Il giallo
Il tempo non cancella. E nemmeno la verità riesce a farsi strada. A 34 anni dall’assassinio di Simonetta Cesaroni, il delitto di Via Poma torna sotto i riflettori. Ma non per un colpo di scena giudiziario. Stavolta a riaprire la ferita è la voce della sorella, Paola Cesaroni, che ha scelto il programma Storie di sera, condotto da Eleonora Daniele su Rai 1, per raccontare la sua versione e lanciare un monito: “Chi sa è ancora vivo.”
La puntata, trasmessa lunedì 5 maggio alle 23:40, ha ridato corpo e parole a un caso che è entrato nel lessico criminale italiano come sinonimo di mistero e ingiustizia.
Paola Cesaroni non usa mezzi termini. Ai microfoni di Storie di sera ha rivelato un retroscena che pochi conoscevano: “Sono stata sottoposta a interrogatori che somigliavano più a un processo contro di me che a una ricerca della verità. Per anni mi hanno trattato come una sospetta.”
Un’accusa implicita al clima investigativo dei primi anni ’90, quando la mancanza di prove chiare e piste sicure portò a un cortocircuito tra investigatori e familiari della vittima.
Simonetta fu trovata morta il 7 agosto 1990 nell’ufficio dell’AIAG di Via Poma 2, Roma. Colpita con 29 fendenti. Nessun testimone. Nessuna arma ritrovata. Un labirinto di sospetti e depistaggi.
Da quel giorno, il caso è passato attraverso tre principali indagati, due processi, un proscioglimento e una sentenza definitiva che non ha condannato nessuno.
Le piste si sono susseguite: il portiere dello stabile, Pietrino Vanacore (poi morto suicida nel 2010); l’ex fidanzato di Simonetta; e, anni dopo, anche il figlio dello stesso portiere, poi archiviato. Ogni indagine ha finito per cadere sotto il peso di prove insufficienti o incongruenze.
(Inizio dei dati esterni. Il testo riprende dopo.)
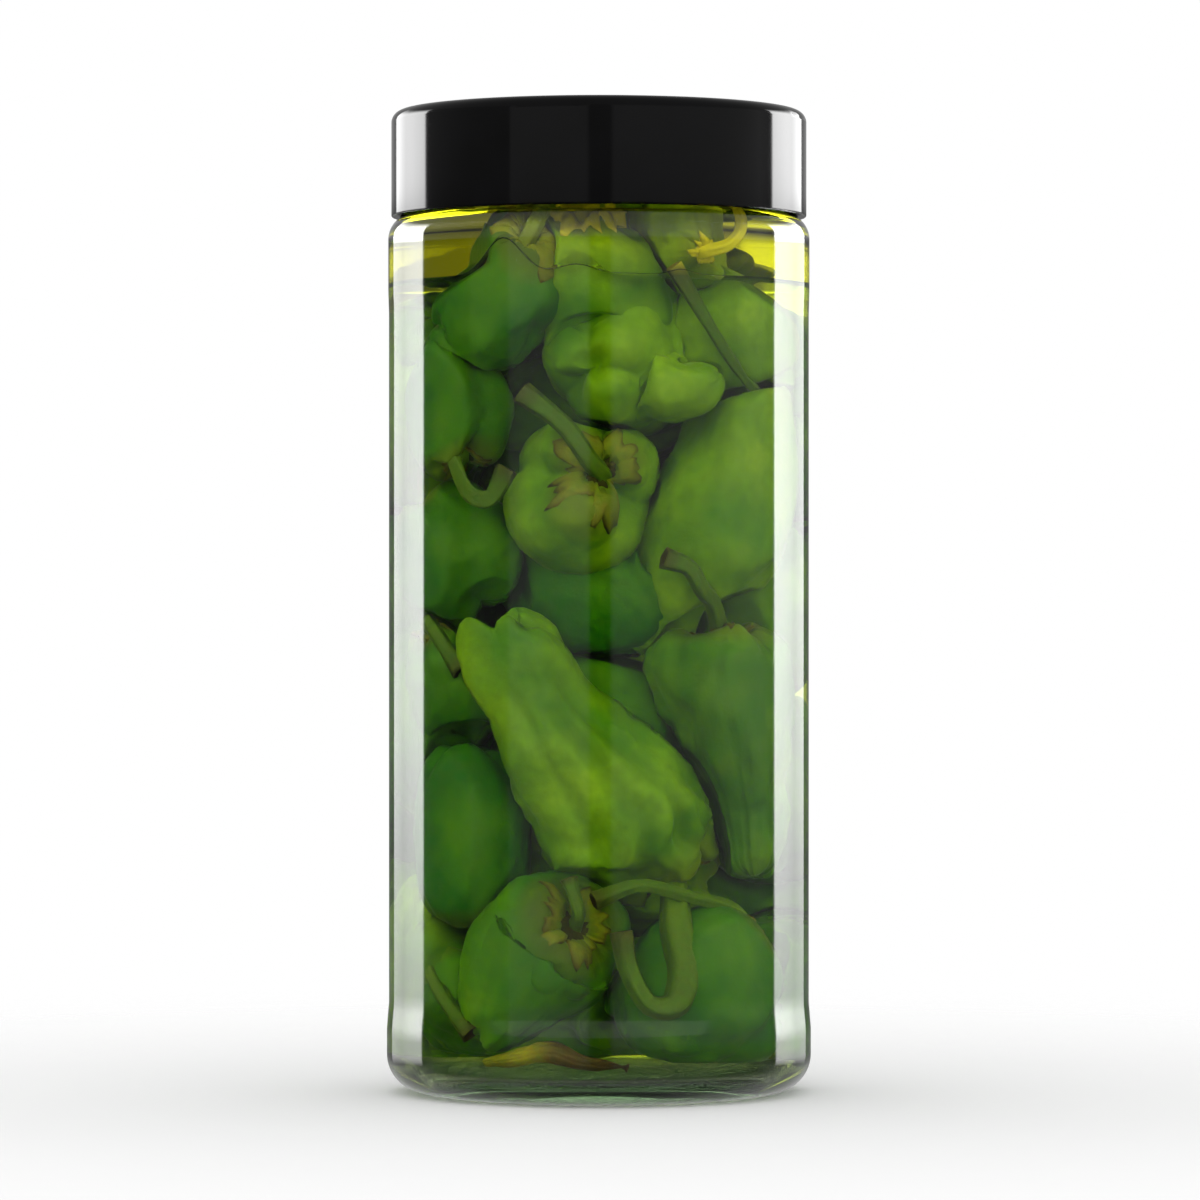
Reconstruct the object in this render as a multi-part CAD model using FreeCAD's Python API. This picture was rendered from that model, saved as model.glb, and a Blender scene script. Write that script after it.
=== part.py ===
import FreeCAD, Part
import math
import os

# A one-litre straight-sided glass jar with a smooth screw lid. It is full of brine to just below
# the shoulder, and a layer of oil floats on the brine and reaches up into the neck.
# Sizes are in millimetres, +Z is up, and the origin is the middle of the base.

# Outside of the glass, from the base up
push_up_height = 1.0
stand_ring_inner_radius = 34.0
heel_band_radius = 45.3
heel_round = 8.0
heel_band_top = 13.5
panel_radius = 44.85
panel_bottom = 19.0
panel_top = 166.0
shoulder_radius = 45.0
shoulder_band_bottom = 171.0
shoulder_start = 181.8
shoulder_round = 5.4
neck_radius = 41.0
rim_height = 207.0
rim_round = 1.2

# Inside of the glass
cavity_radius = 42.1
floor_height = 5.0
floor_rise = 1.0
floor_round = 6.5
inner_shoulder_round = 2.6
mouth_radius = 37.5
mouth_round = 1.6

# What fills it
brine_level = 172.0
oil_level = 199.0

# Lid
lid_radius = 44.35
lid_bottom = 186.6
lid_top = 209.2
lid_top_round = 2.5
lid_bottom_round = 0.35
lid_skirt_inner_radius = 42.5
lid_inner_round = 1.5

UP = FreeCAD.Vector(0, 0, 1)
MIDDLE = FreeCAD.Vector(0, 0, 0)


def spot(radius, height):
    """A point of a section, which is drawn in the plane through the axis."""
    return FreeCAD.Vector(radius, 0, height)


def straight(start, end):
    return Part.makeLine(start, end)


def rounded(centre, radius, start_degrees, end_degrees):
    """An arc of a section. Angles go from outward, which is 0, to up, which is 90."""
    def on_circle(degrees):
        turn = math.radians(degrees)
        return spot(centre.x + radius * math.cos(turn), centre.z + radius * math.sin(turn))
    middle = (start_degrees + end_degrees) / 2
    return Part.Arc(on_circle(start_degrees), on_circle(middle), on_circle(end_degrees)).toShape()


def domed(half_width, edge_height, rise):
    """A shallow dome across the axis, from its crown out to its edge."""
    sphere_radius = (half_width ** 2 + rise ** 2) / (2 * rise)
    centre = spot(0, edge_height + rise - sphere_radius)
    edge_degrees = math.degrees(math.acos(half_width / sphere_radius))
    return rounded(centre, sphere_radius, 90, edge_degrees)


def end_of(edge):
    return edge.valueAt(edge.LastParameter)


def turned(edges):
    """The solid that a section makes when it is closed along the axis and turned round it.

    Each edge starts where the one before it ends, and a straight edge fills any gap between two.
    """
    outline = [edges[0]]
    for edge in edges[1:]:
        start = edge.valueAt(edge.FirstParameter)
        if start.distanceToPoint(end_of(outline[-1])) > 1e-6:
            outline.append(straight(end_of(outline[-1]), start))
        outline.append(edge)
    outline.append(straight(end_of(outline[-1]), outline[0].valueAt(outline[0].FirstParameter)))
    return Part.Face(Part.Wire(outline)).revolve(MIDDLE, UP, 360)


def glass_outside():
    """The jar as if it were solid glass."""
    shoulder_centre = spot(shoulder_radius - shoulder_round, shoulder_start)
    neck_meets_shoulder = math.degrees(math.acos((neck_radius - shoulder_centre.x) / shoulder_round))
    return turned([
        domed(stand_ring_inner_radius, 0, push_up_height),
        rounded(spot(heel_band_radius - heel_round, heel_round), heel_round, -90, 0),
        straight(spot(heel_band_radius, heel_round), spot(heel_band_radius, heel_band_top)),
        straight(spot(panel_radius, panel_bottom), spot(panel_radius, panel_top)),
        straight(spot(shoulder_radius, shoulder_band_bottom), spot(shoulder_radius, shoulder_start)),
        rounded(shoulder_centre, shoulder_round, 0, neck_meets_shoulder),
        rounded(spot(neck_radius - rim_round, rim_height - rim_round), rim_round, 0, 90),
        straight(spot(mouth_radius, rim_height), spot(0, rim_height)),
    ])


def cavity():
    """The space inside the glass, from the floor up to the level of the rim."""
    ceiling = shoulder_start + inner_shoulder_round
    return turned([
        domed(cavity_radius - floor_round, floor_height, floor_rise),
        rounded(spot(cavity_radius - floor_round, floor_height + floor_round), floor_round, -90, 0),
        rounded(spot(cavity_radius - inner_shoulder_round, shoulder_start), inner_shoulder_round, 0, 90),
        rounded(spot(mouth_radius + mouth_round, ceiling + mouth_round), mouth_round, 270, 180),
        straight(spot(mouth_radius, rim_height), spot(0, rim_height)),
    ])


def layer(low, high):
    """The part of the cavity between two levels."""
    slab = Part.makeCylinder(heel_band_radius, high - low, spot(0, low), UP)
    return cavity().common(slab)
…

Come ha sottolineato La Repubblica in una recente inchiesta anniversario, il delitto di Via Poma rappresenta uno dei più clamorosi fallimenti della giustizia italiana moderna: “Un cold case che nessuna tecnologia è riuscita ancora a sciogliere.”
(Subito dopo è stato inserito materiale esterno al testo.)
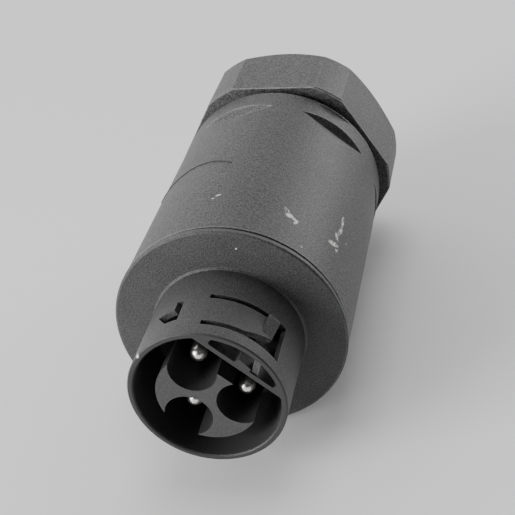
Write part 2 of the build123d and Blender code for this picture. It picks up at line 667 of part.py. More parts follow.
# Gland nut: a hexagon with its corners turned off and a domed rear end
with BuildPart() as gland_nut:
    with BuildSketch(front_view(NUT_FRONT)):
        RegularPolygon(BODY_R, 6, major_radius=False)
    extrude(amount=NUT_FRONT - NUT_END)
    with BuildSketch(side_view()) as envelope:
        with BuildLine():
            Polyline(
                (NUT_END, NUT_FACE_R),
                (NUT_END, 0),
                (NUT_FRONT, 0),
                (NUT_FRONT, NUT_CORNER_R - HOUSING_EDGE),
                (NUT_FRONT + HOUSING_EDGE, NUT_CORNER_R),
                (NUT_PRISM_END, NUT_CORNER_R),
                (NUT_SHOULDER, NUT_SHOULDER_R),
            )
            RadiusArc(
                (NUT_SHOULDER, NUT_SHOULDER_R),
                (NUT_END, NUT_FACE_R),
                NUT_DOME_R,
            )
        make_face()
    revolve(axis=AXIS, mode=Mode.INTERSECT)
    turned(
        [
            (NUT_FRONT - CUT_CLEAR, 0),
            (NUT_FRONT - CUT_CLEAR, NUT_THREAD_R),
            (NUT_THREAD_END, NUT_THREAD_R),
            (NUT_THREAD_END, NUT_CONE_START_R),
            (NUT_CONE_START, NUT_CONE_START_R),
            (NUT_CONE_END, NUT_CONE_END_R),
            (CABLE_HOLE_START, CABLE_HOLE_R),
            (NUT_END + CUT_CLEAR, CABLE_HOLE_R),
            (NUT_END + CUT_CLEAR, 0),
        ],
        mode=Mode.SUBTRACT,
    )
gland_nut.part.label = "gland_nut"
export_step(gland_nut.part, f"parts/{gland_nut.part.label}.step")
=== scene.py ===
import logging
import math
from dataclasses import dataclass
from enum import Enum

import bpy
from mathutils import Matrix, Vector


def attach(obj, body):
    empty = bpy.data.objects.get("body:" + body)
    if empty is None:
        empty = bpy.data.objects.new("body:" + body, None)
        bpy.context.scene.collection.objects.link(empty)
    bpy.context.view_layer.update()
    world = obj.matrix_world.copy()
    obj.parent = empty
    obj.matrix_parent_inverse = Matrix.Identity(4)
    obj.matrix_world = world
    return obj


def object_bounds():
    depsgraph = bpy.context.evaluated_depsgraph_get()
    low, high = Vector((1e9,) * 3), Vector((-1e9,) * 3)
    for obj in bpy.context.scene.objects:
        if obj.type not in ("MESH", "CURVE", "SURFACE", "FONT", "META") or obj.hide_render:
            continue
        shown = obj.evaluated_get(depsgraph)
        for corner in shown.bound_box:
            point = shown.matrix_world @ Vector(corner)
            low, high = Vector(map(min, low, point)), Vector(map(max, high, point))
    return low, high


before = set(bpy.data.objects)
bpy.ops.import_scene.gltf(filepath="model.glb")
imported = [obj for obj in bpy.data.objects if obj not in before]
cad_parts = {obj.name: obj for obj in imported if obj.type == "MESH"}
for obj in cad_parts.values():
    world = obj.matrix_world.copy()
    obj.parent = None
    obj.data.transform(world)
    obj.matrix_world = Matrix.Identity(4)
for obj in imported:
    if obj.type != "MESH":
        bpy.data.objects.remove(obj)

Socket = bpy.types.NodeSocket
Groups = dict[str, bpy.types.NodeTree]
Finishes = dict[str, bpy.types.Material]
Colour = tuple[float, float, float]

LOG = logging.getLogger("connector")
CAD_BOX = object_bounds()
MM = 0.001

# Where the part's measures start: station 0 is the sleeve's front rim, and the axis is at mid height
RIM_Y = CAD_BOX[0][1]
AXIS_Z = (CAD_BOX[0][2] + CAD_BOX[1][2]) / 2

# The photograph's camera, in the part's own frame, in metres
CAMERA_PLACE = Vector((0.04307, -0.15712, 0.12153))
CAMERA_FORWARD = Vector((-0.2253, 0.8073, -0.5455))
CAMERA_UP = Vector((-0.0100, 0.5579, 0.8298))
FOCAL_PIXELS = 1148.5
PHOTO_PIXELS = 515
SENSOR_MM = 36.0
CLIP_START = 0.005

# Blender's names for the types of trees and sockets
SHADER_TREE, GEOMETRY_TREE = "ShaderNodeTree", "GeometryNodeTree"
FLOAT, INTEGER, VECTOR = "NodeSocketFloat", "NodeSocketInt", "NodeSocketVector"
GEOMETRY, MATERIAL = "NodeSocketGeometry", "NodeSocketMaterial"

# Octaves and the strength of the finer ones, for the noises whose scale a finish sets
GRAIN_DETAIL = (1.0, 0.5)
MARK_DETAIL = (2.0, 0.6)

# The other noises, with a scale in cycles per metre before their octaves and strength
MOTTLE_NOISE = (60.0, 4.0, 0.55)
EDGE_BREAK_NOISE = (420.0, 3.0, 0.6)
STREAK_NOISE = (1900.0, 4.0, 0.7)

# Stretches of a value that a ramp turns into 0 to 1, and the widths of soft steps
MOTTLE_RANGE = (0.3, 0.7)
SPECKLE_RANGE = (0.36, 0.64)
EDGE_BREAK_RANGE = (0.2, 0.62)
BEND_RANGE = (0.995, 0.9)
OVAL_RANGE = (1.0, 0.45)
TEAR_BLUR = 0.09
PAINTED_SHADE_BLUR = 0.00008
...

Durante l’intervista su Rai 1, Paola Cesaroni ha lanciato un messaggio che suona come accusa e speranza insieme:
“Sono certa che ci siano persone vive che sanno cosa accadde quella sera. Persone che hanno scelto di tacere. Spero che, prima o poi, parlino.”
Un’affermazione pesante che riaccende i riflettori non solo sui possibili testimoni mancati, ma anche su chi - per paura, omertà o calcolo - ha evitato di raccontare tutto.
Il delitto di Simonetta Cesaroni non è solo una tragedia familiare. È diventato il simbolo di quanto fragile possa essere la giustizia davanti al crimine senza tracce.
Un caso che si rinnova in ogni anniversario, che viene raccontato da documentari, libri e programmi TV, ma che non trova mai la parola “fine”.
Il giornalista Massimo Lugli, in un’intervista a Il Messaggero, ha definito Via Poma “l’eterna incompiuta del giallo italiano”. E proprio questo spiega perché, a ogni nuova testimonianza o dichiarazione, il pubblico torna a interessarsi. Perché il bisogno di verità non si prescrive.
Mentre la sorella Paola continua a chiedere giustizia e verità, l’Italia resta spettatrice di un enigma che non si risolve.
Chi sa, tace. E chi tace, continua a proteggere un colpevole senza nome.
Finché quella porta di Via Poma resterà aperta nella memoria collettiva, il caso non potrà mai essere considerato chiuso. Anche se la giustizia, nei faldoni, lo ha già archiviato.